Google, Stupidity, and A Very Accurate Article

Category: Communicating
Posted on: July 9, 2008 2:02 PM, by Randy Olson

The world has changed. Sometimes its hard to notice. This is what "shifting baselines" is about. And this is also what an excellent article this month's Atlantic Monthly titled Is Google Making Us Stupid is about. Much more than just the idea of getting lazy and using Google to remember things for you, the article talks about the entire shift of ability to focus and experience deep emotions that has taken place. I love this article.

For over twenty years I have felt what this article has to say. Since way back in the eighties when Beavis and Butthead introduced a new way of maintaining constant, shallow laughter that never has any depth to it. Since average citizens began learning how to speak directly and calmly to the television cameras on the same day that their loved one was murdered (you see it every day here in L.A., its incredible how composed people are these days speaking to cameras), since surfers learned how to have one of their own drown and instead of going home in shock and grief, they end up just keeping on surfing, saying amongst themselves, "he would have wanted us to do this" (as happened in January of this year).

Technology has changed us. The article talks about this. About how the advent of books and printing changed storytelling and even the depth of emotion. It's not clear if this is a good or bad thing. For all the bad ways that books changed society there are as many or more great ways they improved society. The same may be true of the current shallowing.

Today people talk about some novelist being a "classic storyteller," but that's a joke. Classic storytelling doesn't work in today's shortened attention span society. As the article says, we are "pancaking" - developing wider, shallower interests. And this is the focus of the very profound Flash piece called EPIC 2014 from a few years ago. And it is the message of what I still think is the greatest movie civilization has ever produced...Idiocracy.

morans.jpg
Who you callin' stoopid.

Comments

#1

what a great article. well, I only read the first part, then I got bored and wandered off...

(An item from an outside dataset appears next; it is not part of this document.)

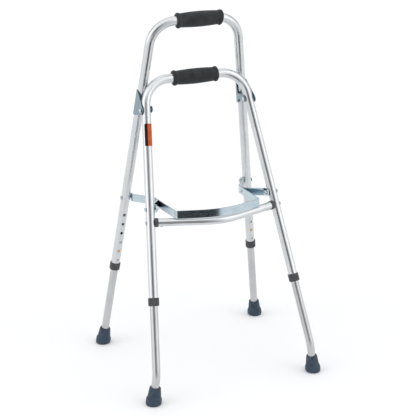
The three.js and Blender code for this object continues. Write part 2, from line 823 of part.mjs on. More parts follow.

Posted by: Mike Hirshfield | July 9, 2008 3:18 PM

#2

I don't particularly agree with this, myself.

This "dumbing down" might just be a matter of the democratization of the internet. Our social spheres are comprised of a lot of people with similar backgrounds to ourselves. I'm willing to bet most of your circle of friends include co-workers and old school companions: People with similar educational backgrounds and interests as your own. You might be on friendly terms with the WalMart clerk, but you probably won't engage them in discussions about framing science or the latest discoveries in evolutionary biology or environmental policy.

Yet on the internet, those clerks are commenting on your blogs. A lot of folks who simply did not have the money to go to college, and never got the time, guidance and access to the depth of knowledge you've come to expect from your peers, are now in your intellectual sphere online. These are folks who now have a massive amount of information available to them, but no way of separating the information from falsehoods, or unable to place trivia in the larger scheme of things to provide the sort of depth you've come to expect.

I think the problem is not Google and Wikipedia. I think they merely unmasked a deeper problem with our education system; that too many of us cannot tell fact from fiction, logic from sophistry, or understanding from mere trivia.